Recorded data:
** Begin **

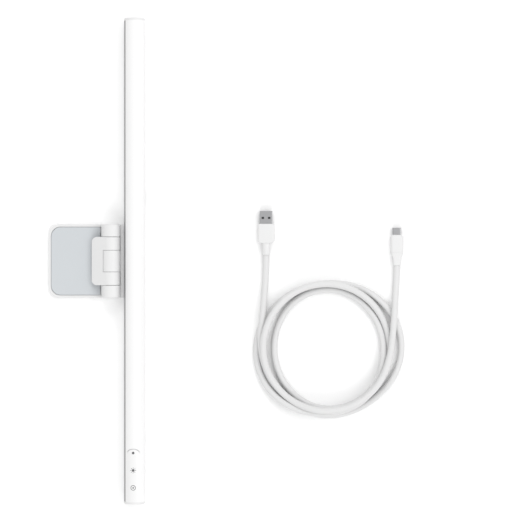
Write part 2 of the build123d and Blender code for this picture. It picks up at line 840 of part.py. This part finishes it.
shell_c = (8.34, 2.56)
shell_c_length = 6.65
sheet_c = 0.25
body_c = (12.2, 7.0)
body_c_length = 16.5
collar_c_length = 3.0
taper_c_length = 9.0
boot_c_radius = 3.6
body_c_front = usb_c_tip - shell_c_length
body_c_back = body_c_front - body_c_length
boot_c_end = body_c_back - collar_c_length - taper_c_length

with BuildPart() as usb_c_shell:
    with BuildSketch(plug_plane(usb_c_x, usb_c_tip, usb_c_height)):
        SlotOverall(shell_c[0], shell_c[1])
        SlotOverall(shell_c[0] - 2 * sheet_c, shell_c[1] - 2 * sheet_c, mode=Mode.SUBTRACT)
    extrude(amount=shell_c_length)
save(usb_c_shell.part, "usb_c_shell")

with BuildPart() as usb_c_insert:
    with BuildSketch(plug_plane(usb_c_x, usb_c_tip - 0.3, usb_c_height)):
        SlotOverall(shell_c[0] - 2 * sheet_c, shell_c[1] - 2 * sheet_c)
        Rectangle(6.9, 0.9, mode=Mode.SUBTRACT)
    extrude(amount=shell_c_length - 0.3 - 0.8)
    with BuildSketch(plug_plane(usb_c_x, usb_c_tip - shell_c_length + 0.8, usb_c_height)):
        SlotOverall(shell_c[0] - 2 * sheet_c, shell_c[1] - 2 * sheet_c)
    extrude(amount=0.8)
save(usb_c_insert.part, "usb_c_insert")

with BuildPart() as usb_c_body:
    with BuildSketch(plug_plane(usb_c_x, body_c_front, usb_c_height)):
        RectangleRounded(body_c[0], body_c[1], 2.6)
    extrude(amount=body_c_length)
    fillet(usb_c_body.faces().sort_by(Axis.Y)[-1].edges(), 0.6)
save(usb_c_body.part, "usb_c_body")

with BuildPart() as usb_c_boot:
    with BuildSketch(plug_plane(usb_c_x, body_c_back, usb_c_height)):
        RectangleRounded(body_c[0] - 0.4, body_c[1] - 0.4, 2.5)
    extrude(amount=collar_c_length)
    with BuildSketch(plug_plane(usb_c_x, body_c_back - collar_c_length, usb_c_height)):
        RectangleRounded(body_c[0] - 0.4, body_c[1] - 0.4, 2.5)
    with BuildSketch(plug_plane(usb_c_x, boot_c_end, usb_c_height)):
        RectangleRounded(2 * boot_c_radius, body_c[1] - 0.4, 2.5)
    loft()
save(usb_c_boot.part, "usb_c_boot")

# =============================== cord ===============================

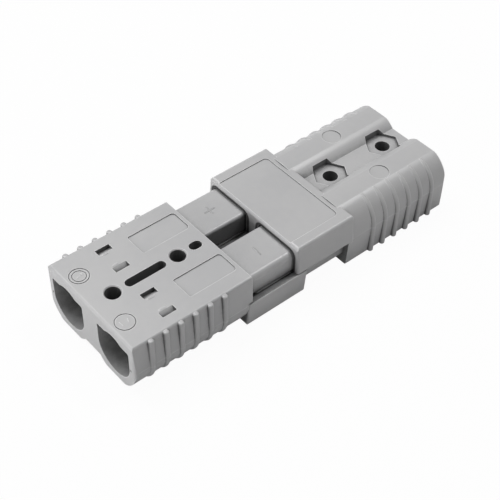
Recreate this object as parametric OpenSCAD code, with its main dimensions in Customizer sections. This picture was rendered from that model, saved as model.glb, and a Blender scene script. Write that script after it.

** End **

• _WHAT TO DO_:
Output all of the material, please, exactly as it stands.

• _THE REPLY_:
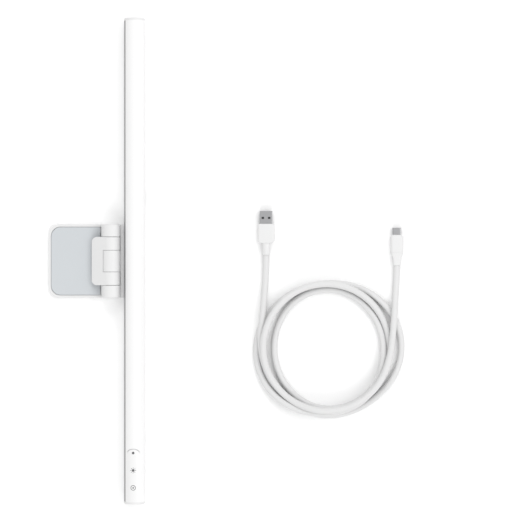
Write part 2 of the build123d and Blender code for this picture. It picks up at line 840 of part.py. This part finishes it.
shell_c = (8.34, 2.56)
shell_c_length = 6.65
sheet_c = 0.25
body_c = (12.2, 7.0)
body_c_length = 16.5
collar_c_length = 3.0
taper_c_length = 9.0
boot_c_radius = 3.6
body_c_front = usb_c_tip - shell_c_length
body_c_back = body_c_front - body_c_length
boot_c_end = body_c_back - collar_c_length - taper_c_length

with BuildPart() as usb_c_shell:
    with BuildSketch(plug_plane(usb_c_x, usb_c_tip, usb_c_height)):
        SlotOverall(shell_c[0], shell_c[1])
        SlotOverall(shell_c[0] - 2 * sheet_c, shell_c[1] - 2 * sheet_c, mode=Mode.SUBTRACT)
    extrude(amount=shell_c_length)
save(usb_c_shell.part, "usb_c_shell")

with BuildPart() as usb_c_insert:
    with BuildSketch(plug_plane(usb_c_x, usb_c_tip - 0.3, usb_c_height)):
        SlotOverall(shell_c[0] - 2 * sheet_c, shell_c[1] - 2 * sheet_c)
        Rectangle(6.9, 0.9, mode=Mode.SUBTRACT)
    extrude(amount=shell_c_length - 0.3 - 0.8)
    with BuildSketch(plug_plane(usb_c_x, usb_c_tip - shell_c_length + 0.8, usb_c_height)):
        SlotOverall(shell_c[0] - 2 * sheet_c, shell_c[1] - 2 * sheet_c)
    extrude(amount=0.8)
save(usb_c_insert.part, "usb_c_insert")

with BuildPart() as usb_c_body:
    with BuildSketch(plug_plane(usb_c_x, body_c_front, usb_c_height)):
        RectangleRounded(body_c[0], body_c[1], 2.6)
    extrude(amount=body_c_length)
    fillet(usb_c_body.faces().sort_by(Axis.Y)[-1].edges(), 0.6)
save(usb_c_body.part, "usb_c_body")

with BuildPart() as usb_c_boot:
    with BuildSketch(plug_plane(usb_c_x, body_c_back, usb_c_height)):
        RectangleRounded(body_c[0] - 0.4, body_c[1] - 0.4, 2.5)
    extrude(amount=collar_c_length)
    with BuildSketch(plug_plane(usb_c_x, body_c_back - collar_c_length, usb_c_height)):
        RectangleRounded(body_c[0] - 0.4, body_c[1] - 0.4, 2.5)
    with BuildSketch(plug_plane(usb_c_x, boot_c_end, usb_c_height)):
        RectangleRounded(2 * boot_c_radius, body_c[1] - 0.4, 2.5)
    loft()
save(usb_c_boot.part, "usb_c_boot")

# =============================== cord ===============================

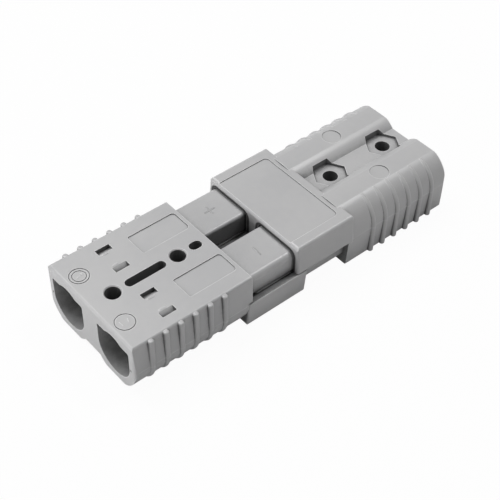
Recreate this object as parametric OpenSCAD code, with its main dimensions in Customizer sections. This picture was rendered from that model, saved as model.glb, and a Blender scene script. Write that script after it.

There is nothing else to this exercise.